▶ Raw records:
* Begin *

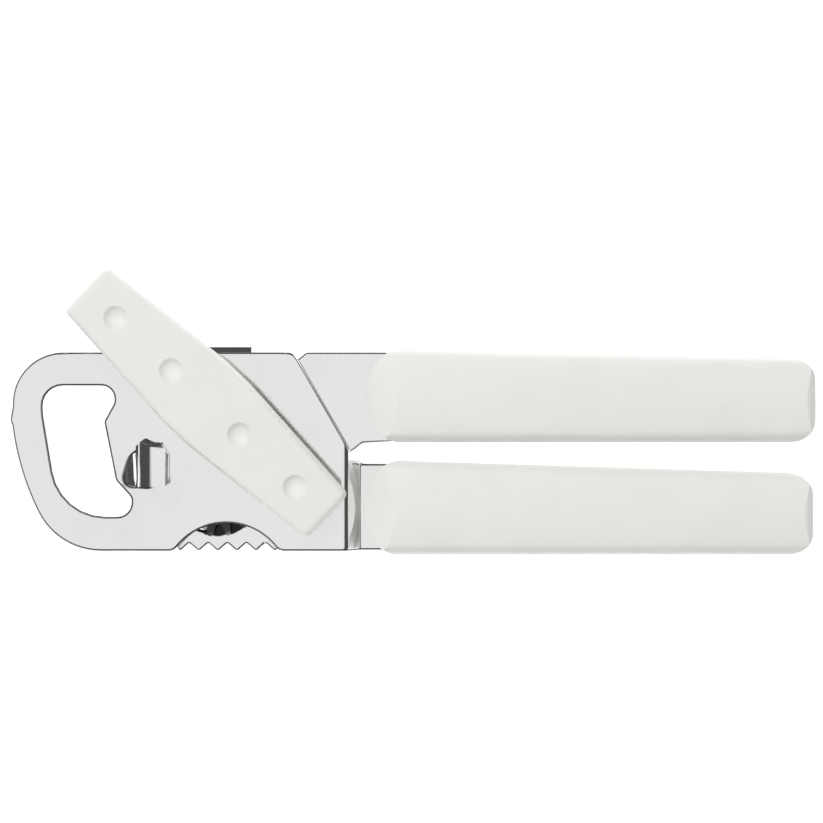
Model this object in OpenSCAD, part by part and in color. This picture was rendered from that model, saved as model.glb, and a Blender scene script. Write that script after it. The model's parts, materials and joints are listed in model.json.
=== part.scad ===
// Hand can opener with a turning key, a cap lifter and a serrated cap grip.
// It lies on its back: X runs along the handles, Z points out of the front.
// Inside the modules X = 0, Y = 0 is the plates' datum beside the key shaft,
// and place() moves each piece so that the origin is the middle of the underside.

/* [Plates] */
// Thickness of both steel plates
plate_t = 1.5; // [1.2:0.1:1.6]
// Height of the rear plate's back face above the table
rear_z = 5.2; // [5.2:0.1:6]
// Height of the space for the gears between the plates
gear_space = 2.6; // [2.6:0.1:3]
// Top edge of the front plate
front_top_y = 11.2; // [10.8:0.1:11.3]
// Bottom edge of the front plate
front_bottom_y = -33; // [-33.2:0.1:-32.6]

/* [Cap lifter loop] */
// Radius of the loop's outline at its upper corner
loop_top_r = 11.3; // [11:0.1:11.6]
// Radius of the loop's long outer side
loop_side_r = 60; // [56:1:64]
// Radius of the loop's outline at its lower corner
loop_bottom_r = 15.7; // [15:0.1:16.4]
// Radius of the scallop in the bottom edge
scallop_r = 14; // [13:0.5:14.5]

/* [Handles] */
// Distance from the plates' datum to the far end of the upper grip
grip_end_x = 136.7; // [125:0.1:140]
// Width of a grip at its shoulder
grip_w = 20.9; // [20.6:0.1:21.2]
// Thickness of a grip
grip_t = 11; // [10:0.5:12]
// How far the handles open, in degrees
open_angle = 22; // [15:1:25]

/* [Key] */
// Half of the key's length
key_half = 36.1; // [34:0.1:38]
// Width of the key at its middle
key_mid_w = 18.8; // [18:0.1:20]
// Width of the key at its ends
key_end_w = 13.2; // [12:0.1:15]
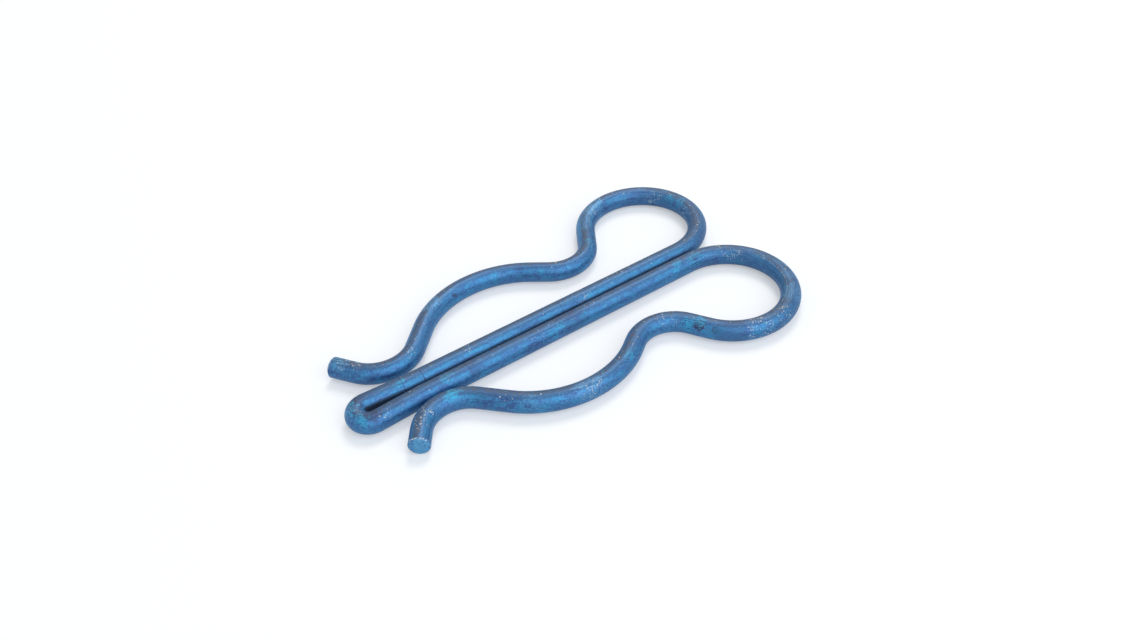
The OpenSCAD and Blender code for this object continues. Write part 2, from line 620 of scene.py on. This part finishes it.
def tool_lines(shop, wire):
    """Marks across the wire, where it was held and bent: faint ones on the legs, and the tool marks."""
    x, y, grain = wire.x, wire.y, wire.grain
    legs = y.size().rise(4.3, 4.0) * x.within(-36.0, -33.0, 28.0, 31.0)
    squeezed = shop.joined(x * 2.6, y * 0.25, wire.z * 0.25)
    across = shop.cloud(squeezed, scale=1.0, detail=3.0, roughness=0.7)
    lines = [legs * across.rise(0.6, 0.7) * wire.clouds.rise(0.46, 0.58) * 0.35]
    for (middle_x, middle_y), turn, darkness in TOOL_MARKS:
        run_x, run_y = math.cos(math.radians(turn)), math.sin(math.radians(turn))
        run = (x - middle_x) * run_x + (y - middle_y) * run_y
        aside = (x - middle_x) * -run_y + (y - middle_y) * run_x
        line = (run + (grain - 0.5) * 0.4).size().rise(0.17, 0.05) * aside.size().rise(2.3, 2.0)
        lines.append(line * grain.rise(0.38, 0.55) * darkness)
    return strongest(lines)


def pale_flecks(shop, wire, crest):
    """Small flecks and grazes along the crest, and clusters of flecks where the wire was knocked."""
    fine = shop.specks(wire.mm, scale=2.0, radius=0.22, share=0.1 + crest * 0.22)
    coarse = shop.specks(wire.ragged, scale=2.3, radius=0.4, share=0.55)
    knocked = nearness(shop, wire.ragged, PALE_FLECKS)
    grazes = wire.scuffs.rise(0.66, 0.72) * wire.z.rise(2.9, 3.4) * wire.grain.rise(0.45, 0.6) * 0.6
    return strongest((fine * wire.z.rise(3.45, 3.8), coarse * knocked, grazes))


def cut_faces(shop, wire):
    """The two cut faces, and the upper edge of each one's rim, which is rubbed bare."""
    faces, rims = [], []
    for middle, facing_out in map(cut_end, END_TURNS):
        away = shop.vector("SUBTRACT", wire.mm, middle)
        depth = shop.measure("DOT_PRODUCT", away, facing_out)
        near = shop.measure("LENGTH", away).rise(WIRE_RADIUS + 0.9, WIRE_RADIUS + 0.6)
        broken = (depth + (wire.grain - 0.5) * 0.25).rise(-0.39, -0.29)
        faces.append(depth.rise(-0.22, -0.1) * near)
        rims.append(broken * depth.rise(-0.1, -0.18) * near)
    bare = wire.z.rise(2.7, 3.4) * wire.grain.rise(0.42, 0.54) * 0.8
    return strongest(faces), strongest(rims) * bare


def cut_colour(shop, look, wire):
    """The cut faces are a brighter blue than the rest, and mottled."""
    return shop.coated(
        look.cut,
        (look.body, (wire.patches * 0.3 + wire.grain * 0.7).rise(0.55, 0.43)),
        (look.fresh, (wire.patches * 0.5 + wire.grain * 0.5).rise(0.48, 0.6) * 0.2),
    )


def painted_slit_shade(shop, wire):
    """Painted shade in the slit between the legs, on the sides that face each other, and inside the
    return bend, where shade falls.
    """
    x, y = wire.x, wire.y
    inward = shop.split(wire.facing)[1] * y.sign() * -1.0
    slit = inward.rise(0.78, 0.97) * y.size().rise(2.6, 2.3) * x.within(-40.5, -40.0, 31.0, 34.0)
    from_tip = shop.measure("DISTANCE", shop.joined(x, y, 0.0), (*TIP[:2], 0.0))
    return slit.most(from_tip.rise(1.0, 0.7))


def blue_plating(look):
    """Blue-plated spring steel, clouded, rubbed along its crest, chipped and specked."""
    shop = NodeShop(bpy.data.materials.new("blue_spring_steel_finish"))
    wire = wire_patterns(shop)
    grain, hairlines, handled, z = wire.grain, wire.hairlines, wire.handled, wire.z

    crest = rubbed_crest(shop, wire)
    worn = shop.blend(look.crest, look.worn, (grain * 0.8 + wire.scuffs * 0.2).rise(0.47, 0.6))
    dark = stains(shop, wire)
    chips = chips_in_plating(shop, wire)
    lines = tool_lines(shop, wire)
    dust = shop.specks(wire.mm, scale=2.7, radius=0.22, share=0.22)
    dust = dust * z.rise(2.0, 3.0)  # on the upper side
    faces, rims = cut_faces(shop, wire)
    flecks = pale_flecks(shop, wire, crest).most(rims)
    # Painted shade in the slit between the legs and inside the return bend
    slit_shade = painted_slit_shade(shop, wire)

    colour = shop.coated(
        clouded_blue(shop, look, wire),
        (worn, crest * 0.85),
        (look.cut, scuffs_in_plating(shop, wire) * 0.7),
        (look.cut, hairlines.rise(0.54, 0.68) * (0.3 + handled * 0.25)),
        (look.dark, hairlines.rise(0.44, 0.32) * 0.3),
        # Painted light: the lower side of the wire is lightened with the pale blue, except on the loops
        (look.cut, z.rise(2.6, 1.2) * (1 - handled) * 0.14),
        (look.dark, dark),
        (look.fresh, chips * 0.9),
        (look.dark, lines),
        (look.fresh, dust * 0.45),
        (cut_colour(shop, look, wire), faces),
        (look.fleck, flecks * 0.85),
        # painted shade in the slit and the return bend
        (look.slit_shade, slit_shade * 0.9),
    )
    rough = look.roughness + (grain - 0.5) * 0.3 + crest * 0.16 + chips * 0.08 + flecks * 0.2
    # The painted slit shade also takes the metal's gloss away there
    metal = look.metallic * (1 - flecks) * (1 - crest * 0.2) * (1 - dark * 0.5) * (1 - slit_shade)
    raised = grain * 0.5 + wire.patches * 0.2 + wire.streaks * 0.3
    height = raised - chips * 0.35 - flecks * 0.3 - lines * 0.6
    bump = shop.node("ShaderNodeBump", {}, {"Strength": 0.5, "Distance": BUMP_DEPTH, "Height": height})
    sockets = {"Base Color": colour, "Roughness": rough, "Metallic": metal, "Normal": bump}
    plating = shop.node("ShaderNodeBsdfPrincipled", {}, sockets)
    return shop.done("ShaderNodeOutputMaterial", plating)


def seen_directly(shop):
    """1 where the camera sees a thing, also in metal or through glass, and 0 where it only lights."""
    rays = ("Is Camera Ray", "Is Glossy Ray", "Is Transmission Ray")
    return strongest(shop.node("ShaderNodeLightPath", {}, {}, ray) for ray in rays)


def white_paper(look):
    """Plain pale floor: it looks a little brighter than it is lit, so its shadows stay light.

    Far off it is white.
    """
    shop = NodeShop(bpy.data.materials.new("floor_white"))
    paper = shop.node("ShaderNodeBsdfDiffuse", {}, {"Color": (*look.floor_colour, 1.0)})
    glow = shop.node("ShaderNodeEmission", {}, {"Color": (*WHITE, 1.0), "Strength": 1.0})
    place = shop.node("ShaderNodeTexCoord", {}, {}, "Object")
    far = shop.measure("LENGTH", place).rise(*FLOOR_FADE)
    lift = (look.shadow_lift + far * (1 - look.shadow_lift)) * seen_directly(shop)
    floor = shop.node("ShaderNodeMixShader", {}, {0: lift, 1: paper, 2: glow})
    return shop.done("ShaderNodeOutputMaterial", floor)


def pale_sky(look):
    """Even light from all round, which the camera sees as white."""
    shop = NodeShop(bpy.data.worlds.new("pale_sky"))
    seen_by_camera = shop.node("ShaderNodeLightPath", {}, {}, "Is Camera Ray")
    colour = shop.blend(look.sky_colour, WHITE, seen_by_camera)
    strength = look.sky + seen_directly(shop) * (1 - look.sky)
    sky = shop.node("ShaderNodeBackground", {}, {"Color": colour, "Strength": strength})
    return shop.done("ShaderNodeOutputWorld", sky)


class CLIP_OT_finish_wire(bpy.types.Operator):
    """Gives the clip's wire its blue plating"""

    bl_idname = "clip.finish_wire"
    bl_label = "Finish the wire"

    def execute(self, context):
        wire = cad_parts[CLIP_NODE]
        if not wire.material_slots:
            raise RuntimeError("the wire has no material slot to finish")
        plating = blue_plating(context.scene.clip_finish)
        for slot in wire.material_slots:
            slot.material = plating
        return {"FINISHED"}


class CLIP_OT_set_stage(bpy.types.Operator):
    """Adds the floor, the lamps, the sky and the camera"""

    bl_idname = "clip.set_stage"
    bl_label = "Set the stage"

    def execute(self, context):
        look = context.scene.clip_stage
        self.add_floor(context, look)
        for lamp in (
            ("key_lamp", look.key_place, look.key_width, look.key_power, look.key_colour),
            ("fill_lamp", look.fill_place, look.fill_width, look.fill_power, look.fill_colour),
        ):
            self.add_lamp(context, *lamp)
        context.scene.world = pale_sky(look)
        self.set_camera(context, look)
        return {"FINISHED"}

    def add_floor(self, context, look):
        bpy.ops.object.select_all(action="DESELECT")
        place = (0, 0, CLIP_LOW.z - FLOOR_GAP)
        bpy.ops.mesh.primitive_plane_add(size=look.floor_size, location=place)
        floor = context.object
        floor.name = "floor"
        bpy.ops.object.transform_apply(location=True, rotation=True, scale=True)
        floor.data.materials.append(white_paper(look))

    def add_lamp(self, context, name, place, width, power, colour):
        bpy.ops.object.light_add(type="AREA", location=place)
        lamp = context.object
        lamp.name = name
        lamp.data.shape = "DISK"
        lamp.data.size = width
        lamp.data.energy = power
        lamp.data.color = colour
        lamp.rotation_euler = Vector(place).to_track_quat("Z", "Y").to_euler()

    def set_camera(self, context, look):
        turn, height = look.camera_turn, look.camera_height
        # The way from the target back to the camera
        back = Vector(
            (
                math.sin(turn) * math.cos(height),
                -math.cos(turn) * math.cos(height),
                math.sin(height),
            )
        )
        place = Vector(look.camera_target) + back * look.camera_distance
        bpy.ops.object.camera_add(location=place)
        camera = context.object
        camera.name = "camera"
        camera.rotation_mode = "QUATERNION"
        lean = Quaternion((0, 0, 1), -look.camera_tilt)
        camera.rotation_quaternion = (-back).to_track_quat("-Z", "Y") @ lean
        camera.data.sensor_width = SENSOR_WIDTH
        camera.data.lens = look.camera_lens
        camera.data.clip_start, camera.data.clip_end = CAMERA_RANGE
        context.scene.camera = camera


class CLIP_PT_maker(bpy.types.Panel):
    bl_label = "Double R-clip"
    bl_idname = "CLIP_PT_maker"
    bl_space_type = "VIEW_3D"
    bl_region_type = "UI"
    bl_category = "R-clip"

    def draw(self, context):
        for group, operator in (
            (context.scene.clip_finish, CLIP_OT_finish_wire),
            (context.scene.clip_stage, CLIP_OT_set_stage),
        ):
            box = self.layout.box()
            for name in group.__annotations__:
                box.prop(group, name)
            box.operator(operator.bl_idname)


CLASSES = (ClipFinish, ClipStage, CLIP_OT_finish_wire, CLIP_OT_set_stage, CLIP_PT_maker)


def register():
    for item in CLASSES:
        bpy.utils.register_class(item)
    bpy.types.Scene.clip_finish = PointerProperty(type=ClipFinish)
    bpy.types.Scene.clip_stage = PointerProperty(type=ClipStage)


def unregister():
    del bpy.types.Scene.clip_stage
    del bpy.types.Scene.clip_finish
    for item in reversed(CLASSES):
        bpy.utils.unregister_class(item)


def main():
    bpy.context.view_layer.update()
    register()
    bpy.context.scene.view_settings.view_transform = "Standard"
    bpy.ops.clip.set_stage()
    bpy.ops.clip.finish_wire()


if __name__ == "__main__":
    main()
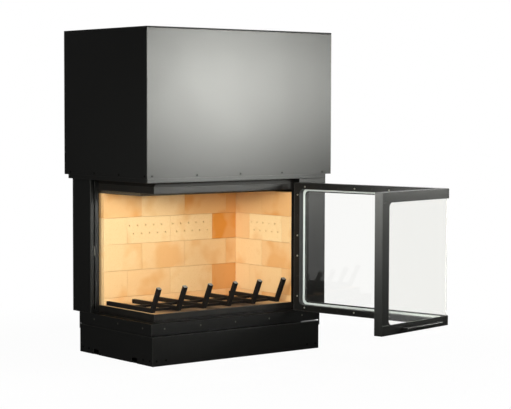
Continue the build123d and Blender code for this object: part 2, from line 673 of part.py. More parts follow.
# ---------------------------------------------------------------- casing
def casing_screw_points():
    z = CASING_Z + CASING_SCREW_EDGE
    front_row = even_row(CASING_SCREW_INSETS[0], CASING_W - CASING_SCREW_INSETS[1], CASING_SCREWS)
    side_row = even_row(CASING_SIDE_INSETS[0], CASING_D - CASING_SIDE_INSETS[1], CASING_SIDE_SCREWS)
    front = [(x, 0, z) for x in front_row]
    left = [(0, y, z) for y in side_row]
    right = [(CASING_W, y, z) for y in side_row]
    return front, left, right


def trim_strips():
    """The four flat strips on edge under the casing."""
    z = (CASING_Z - TRIM_H, CASING_Z)
    x = (TRIM_INSET, CASING_W - TRIM_RIGHT_INSET)
    y = (TRIM_INSET, CASING_D - TRIM_REAR_INSET)
    between = (y[0] + TRIM_T, y[1] - TRIM_T)
    return [
        block(x, (y[0], y[0] + TRIM_T), z),
        block(x, (y[1] - TRIM_T, y[1]), z),
        block((x[0], x[0] + TRIM_T), between, z),
        block((x[1] - TRIM_T, x[1]), between, z),
    ]


def casing():
    t = CASING_SHEET
    front_pts, left_pts, right_pts = casing_screw_points()
    wall = (CASING_Z, LID_Z)
    fold = (CASING_Z, CASING_Z + t)
    front = block((0, CASING_W), (0, t), wall) + block((t, CASING_W - t), (t, t + FLANGE), fold)
    keep("casing_front", drilled(front, front_pts, "y"))
    side_y = (t + FLANGE, CASING_D - t)
    rear_fold = TRIM_REAR_INSET + TRIM_T
    left = block((0, t), (t, CASING_D - t), wall)
    left += block((t, t + FLANGE), (side_y[0], CASING_D - rear_fold), fold)
    keep("casing_left", drilled(left, left_pts, "x"))
    right_fold = TRIM_RIGHT_INSET + TRIM_T
    right = block((CASING_W - t, CASING_W), (t, CASING_D - t), wall)
    right += block((CASING_W - right_fold, CASING_W - t), (side_y[0], CASING_D - rear_fold), fold)
    keep("casing_right", drilled(right, right_pts, "x"))
    rear = block((0, CASING_W), (CASING_D - t, CASING_D), wall)
    rear += block((t, CASING_W - t), (CASING_D - rear_fold, CASING_D - t), fold)
    keep("casing_rear", rear)
    lid = block((0, CASING_W), (0, CASING_D), (LID_Z, CASING_TOP))
    lid -= rod((FLUE_X, FLUE_Y, LID_Z - 1), "z", LID_EDGE + 2, LID_HOLE_R)
    keep("casing_lid", lid)
    keep("casing_trim", *trim_strips())


# ---------------------------------------------------------------- panel screws
def panel_screws():
    dark = []
    for group, axes in ((casing_screw_points(), "yxx"), (plinth_screw_points(), "yxx")):
        for points, axis, sign in zip(group, axes, (-1, -1, 1)):
            dark += [screw(point, axis, sign) for point in points]
    keep("dark_screws", *dark)
    front, left = fascia_screw_points()
    keep("fascia_screws", *([screw(p, "y", -1) for p in front] + [screw(p, "x", -1) for p in left]))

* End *

▶ The exercise: Repeat exactly, and only, the lines from the one containing "The OpenSCAD and" through the one containing "return strongest(lines)", both included.

▶ Answer to the problem:
The OpenSCAD and Blender code for this object continues. Write part 2, from line 620 of scene.py on. This part finishes it.
def tool_lines(shop, wire):
    """Marks across the wire, where it was held and bent: faint ones on the legs, and the tool marks."""
    x, y, grain = wire.x, wire.y, wire.grain
    legs = y.size().rise(4.3, 4.0) * x.within(-36.0, -33.0, 28.0, 31.0)
    squeezed = shop.joined(x * 2.6, y * 0.25, wire.z * 0.25)
    across = shop.cloud(squeezed, scale=1.0, detail=3.0, roughness=0.7)
    lines = [legs * across.rise(0.6, 0.7) * wire.clouds.rise(0.46, 0.58) * 0.35]
    for (middle_x, middle_y), turn, darkness in TOOL_MARKS:
        run_x, run_y = math.cos(math.radians(turn)), math.sin(math.radians(turn))
        run = (x - middle_x) * run_x + (y - middle_y) * run_y
        aside = (x - middle_x) * -run_y + (y - middle_y) * run_x
        line = (run + (grain - 0.5) * 0.4).size().rise(0.17, 0.05) * aside.size().rise(2.3, 2.0)
        lines.append(line * grain.rise(0.38, 0.55) * darkness)
    return strongest(lines)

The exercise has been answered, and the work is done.